Friday passed uneventfully, and with night-time being favoured for bites, I was in no rush to hurry with the rods. Darkness arrived and the activity commenced once again, and after a few more stockies during the night, I just hoped something larger or even better, special would be in the area. Around an hour before first light, the solid bag was away again but this time it felt different, it felt heavy from the start. After not really doing much as it slowly made its way towards me, it was obvious it was no stocky.

After finally coaxing it up the shelf, the carp woke up and stripped line at a serious pace as I cautiously tried to slow it down. My mind was firmly set on the fact I was playing a good fish, and after a few more surges into the depths in front, it finally surfaced, and rolled into the net. A soon as I saw its recognisable crusty head and huge belly, it had to be one fish and one fish only, the Hiatt’s common, a carp which does at least upper-thirties and what a carp!

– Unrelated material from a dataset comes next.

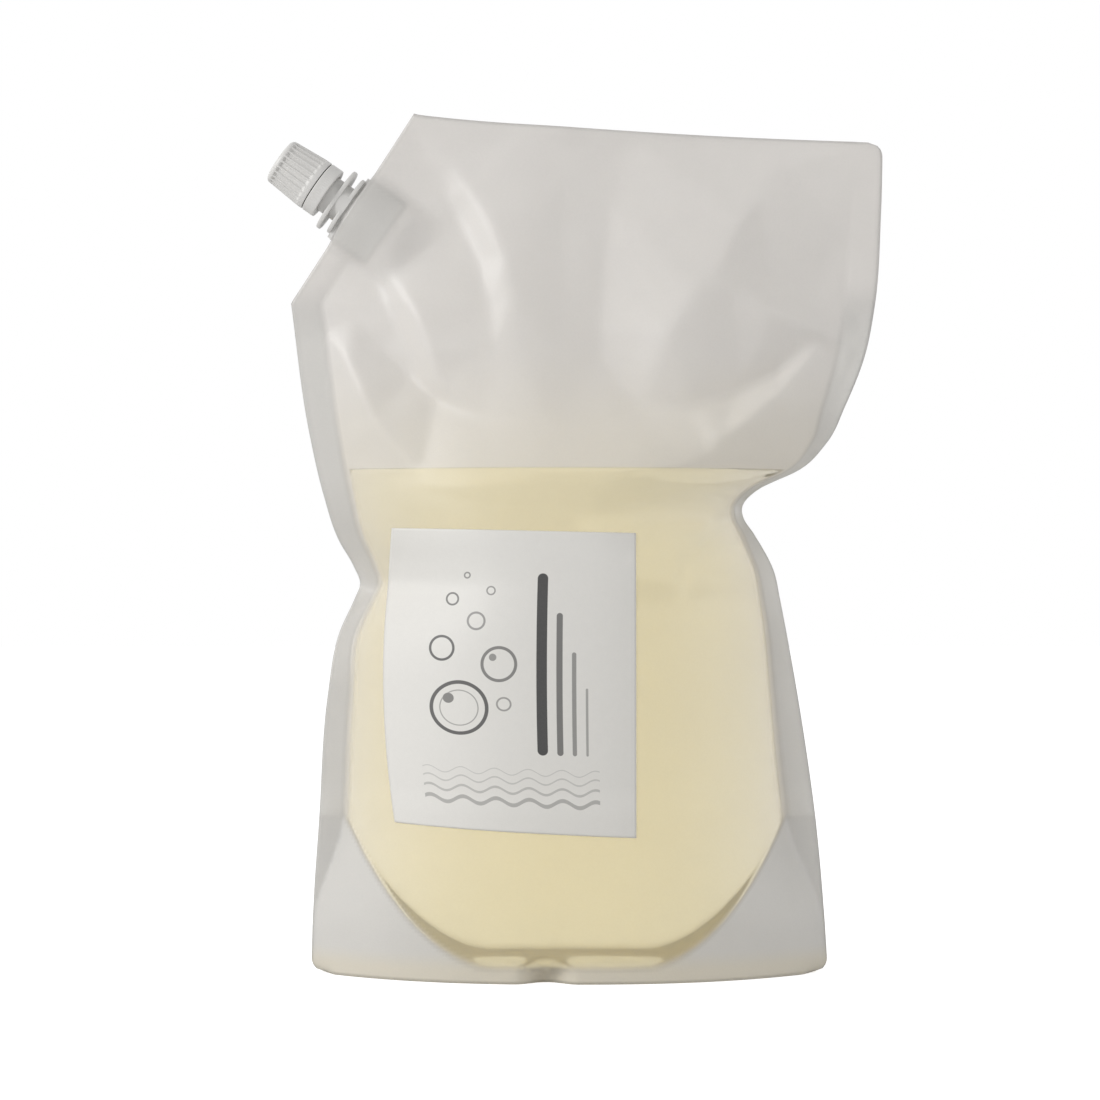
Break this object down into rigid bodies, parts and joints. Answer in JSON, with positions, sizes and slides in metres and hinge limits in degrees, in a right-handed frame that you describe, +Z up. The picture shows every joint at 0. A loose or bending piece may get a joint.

The call was made to Dan, who only lives a stone’s throw away, to do the honours with the camera, and of course, he took some incredible autumnal shots of it in the water and on the bank. It felt like Christmas morning two months early as a child! To catch one of the carp that had caught my eye when joining so early on, and without really doing lots of time on the lake, it felt rather strange, almost like I’d not deserved to be holding it but I guess the carp don’t pick and choose the angler, you can only fish to what you think and believe, hoping those special fish come your way eventually. Even a blind squirrel finds a nut sometimes!